General Motors has increased its financial projections for 2024 following a strong performance that exceeded Wall Street’s expectations in the second quarter.
The automaker has raised its anticipated adjusted earnings for the year to a range of $13 billion to $15 billion, revised from a previous estimate of $12.5 billion to $14.5 billion. Additionally, GM has adjusted its targets for operating cash flow and earnings per share. However, it slightly lowered its forecast for net income attributable to shareholders by less than 1%, now expecting between $10 billion and $11.4 billion.

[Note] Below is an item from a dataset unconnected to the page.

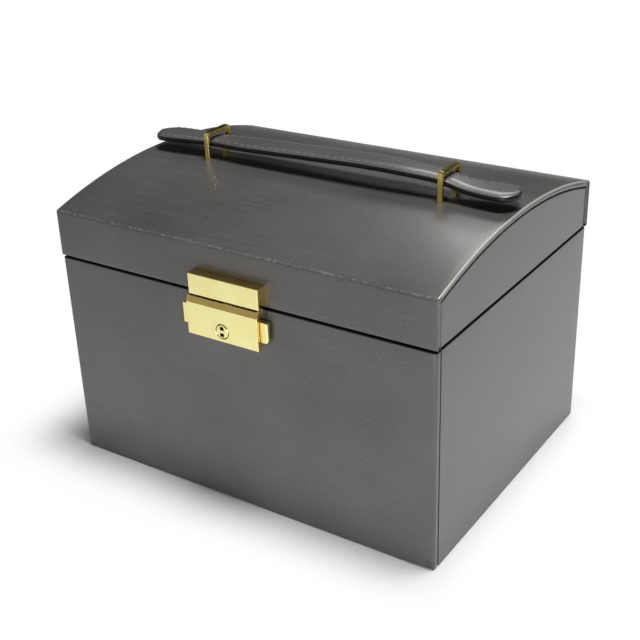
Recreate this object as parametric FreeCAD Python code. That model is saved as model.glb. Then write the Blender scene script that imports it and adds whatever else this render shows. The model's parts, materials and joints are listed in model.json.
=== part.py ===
"""Leather-covered jewellery box with a domed lid, a press lock, a strap handle,
a drop-front flap, a fixed top tray and two drawers. Millimetres, +Z up.

The origin is the centre of the underside. +X runs along the box's length, to
the right of someone facing the lock, and the front looks along -Y.
"""
import FreeCAD, Part
import math
import os

V = FreeCAD.Vector

# Overall size
WIDTH = 230.0
DEPTH = 176.0
SEAM_Z = 120.5          # middle of the gap between case and lid
SEAM_GAP = 0.8
LID_OVERHANG = 0.6      # how far the lid stands over the case at its ends and back
LID_EDGE_Z = 146.6      # where the lid's front face would meet the dome
DOME_RISE = 13.0        # crown above that edge
BEND_RADIUS = 1.6       # bend from the lid's front into the dome

# Boards, leather and velvet
LEATHER = 0.8
SIDE_BOARD = 3.6
FLAP_BOARD = 3.0
FLAP_LINING = 0.6
LID_BOARD = 2.4
END_BOARD = 3.0
BASE_BOARD = 6.0
BASE_COVER = 0.5
VELVET_CARD = 3.0
CORNER_RADIUS = 1.8
TOP_EDGE_RADIUS = 0.9
PANEL_GROOVE = 0.8      # groove round the lid's inset end panels
PANEL_RECESS = 0.8      # how far those panels lie inside the rim

# Inside the case
BAY_FLOOR_TOP = 11.0
SHELF_Z = (43.0, 46.0)
TRAY_FLOOR_Z = (83.0, 86.0)
LINER_CARD = 1.6
DRAWER_FRONT_Y = -60.0
DRAWER_BOARD = 2.4
DIVIDER_CARD = 2.0
DIVIDER_TOP = 114.0
FIT_GAP = 0.4           # clearance round what slides or turns
ROLL_COUNT = 5

# Lid lining and mirror
LINER_PANEL_Z = (140.5, 142.5)
MIRROR_SIZE = (156.0, 112.0, 2.0)
FRAME_BAR = (4.0, 2.6)  # width and height of the mirror's frame

# Press lock, and the hasp above it
LOCK_X = -2.0
LOCK_SIZE = (44.0, 6.0, 21.4)
LOCK_BOTTOM = 98.8
LOCK_BEVEL = (2.0, 3.5)  # set back and height of the sloping top edge
LOCK_WALL = 0.8
FACE_PLATE = 1.6
BUTTON_Z = (103.6, 114.4)
SLIDE_REST = 12.0        # inner end of a button's thick part, from the lock's centre
SPRING_Z = 109.1
BUTTON_REACH = 4.4       # how far a button stands out of the lock's end
BUTTON_TRAVEL = 2.5
KEY_Z = 104.7
KEY_RADIUS = 3.7
KEY_RING = 0.5          # bevelled groove round the key cylinder
KEY_SLOT = (2.4, 2.0)    # width and height of its two slots
RUNNING_GAP = 0.08
HASP_X = -0.1
HASP_SIZE = (42.9, 6.0, 11.2)
HASP_BOTTOM = 121.5
TONGUE_DEPTH = 4.6       # how far the tongue reaches below the lock's top

# Hinges
HINGE_X = (-70.0, 70.0)
HINGE_LENGTH = 25.0
HINGE_AXIS_OUT = 2.0     # pin centre behind the back face
KNUCKLE_RADIUS = 1.9
PIN_RADIUS = 0.8
LEAF = 0.7
LEAF_GAP = 0.1
FLANGE_HEIGHT = 9.0

# Strap handle
HANDLE_Y = -2.2
LOOP_X = (-70.4, 75.1)
LOOP_STRIP = (3.0, 2.2)  # width along X, and thickness
LOOP_WIDTH = 21.0
LOOP_TOP = 175.0
LOOP_BEND = 3.0
LOOP_FOOT = 3.0          # how far each foot turns in under the strap
PRONG_RADIUS = 0.9
CLINCH = 0.8
STRAP_X = (-111.8, 114.0)
STRAP_HALF = (9.0, 7.5, 9.8)  # half width at the grip, at the loops and at the ends
STRAP_TOP = 173.2
STRAP_THICK = 4.0

# Derived planes
X2 = WIDTH / 2
Y2 = DEPTH / 2
CASE_X2 = X2 - LID_OVERHANG
CASE_Y2 = Y2 - LID_OVERHANG
CASE_TOP = SEAM_Z - SEAM_GAP / 2
LID_BOTTOM = SEAM_Z + SEAM_GAP / 2
CROWN_Z = LID_EDGE_Z + DOME_RISE
DOME_RADIUS = (Y2 ** 2 + DOME_RISE ** 2) / (2 * DOME_RISE)
DOME_CENTRE_Z = CROWN_Z - DOME_RADIUS
WALL = LID_OVERHANG + LEATHER + SIDE_BOARD
FLAP = LEATHER + FLAP_BOARD + FLAP_LINING
CASE_FRONT_Y = -Y2 + FLAP + 0.6
IN_X = X2 - WALL
IN_BACK_Y = Y2 - WALL
BOARD_FOOT = BASE_COVER
LID_WALL = LEATHER + LID_BOARD
BEND_Y = Y2 - BEND_RADIUS
LOCK_MID_Y = -Y2 - (LOCK_SIZE[1] - FACE_PLATE + LOCK_WALL) / 2
BEND_Z = DOME_CENTRE_Z + math.sqrt((DOME_RADIUS - BEND_RADIUS) ** 2 - BEND_Y ** 2)
DOME_JOINT_Z = DOME_CENTRE_Z + math.sqrt((DOME_RADIUS - LID_WALL) ** 2 - (Y2 - LID_WALL) ** 2)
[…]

The company’s revenue for the second quarter reached $47.9 billion, representing an increase of over 7% compared to the same period last year and surpassing the $45 billion forecast from analysts. Earnings per share stood at $3.06, exceeding the analyst expectation of $2.71 and marking a 60% rise from 2023. Net income climbed 14% to $2.9 billion, up from $2.5 billion.
Following these announcements, GM’s stock rose nearly 5% in pre-market trading on Tuesday and has seen an increase of over 37% since the beginning of the year. After the market closed on Monday, GM announced a third-quarter cash dividend, contributing to the stock price surge.
In a shareholder letter, CEO Mary Barra highlighted the success of the company’s gasoline-powered trucks and SUVs, mentioning ongoing plans to introduce eight new or redesigned vehicle models in North America. She also discussed the ramp-up of electric Chevrolet Equinox production, indicating a commitment to careful growth in electric vehicle volume.
Earlier in the month, Barra acknowledged that GM would not meet its target of producing 1 million electric vehicles in North America by the end of 2025, attributing this setback to a market slowdown. Despite this, the company noted growth in its EV sales last quarter and stated it would adapt production to meet demand.
Barra announced that Cruise, GM’s autonomous vehicle unit, would no longer pursue its Origin vehicle model after scaled-back operations due to an incident last October. Instead, Cruise aims to utilize the next-generation Chevrolet Bolt for testing in Texas and Arizona. GM incurred a $600 million expense tied to halting Origin production in Detroit.
During an analyst call, Barra remarked that using the Bolt would address regulatory concerns over the unique design of the Origin, such as its absence of a steering wheel. This shift is expected to reduce costs per unit and enhance GM’s resource allocation.
“Our vision to transform mobility with autonomous technology remains intact,” Barra stated. “Every mile traveled and every simulation brings us closer to our goals as Cruise continues to operate as an AI-focused company.”
Additionally, GM is working on restructuring its joint venture with SAIC Motor in China as it faces losses, reporting a $104 million loss for the second quarter. In June, the joint venture significantly reduced production by 70%, delivering 26,000 vehicles, which is 50% lower than in the previous year.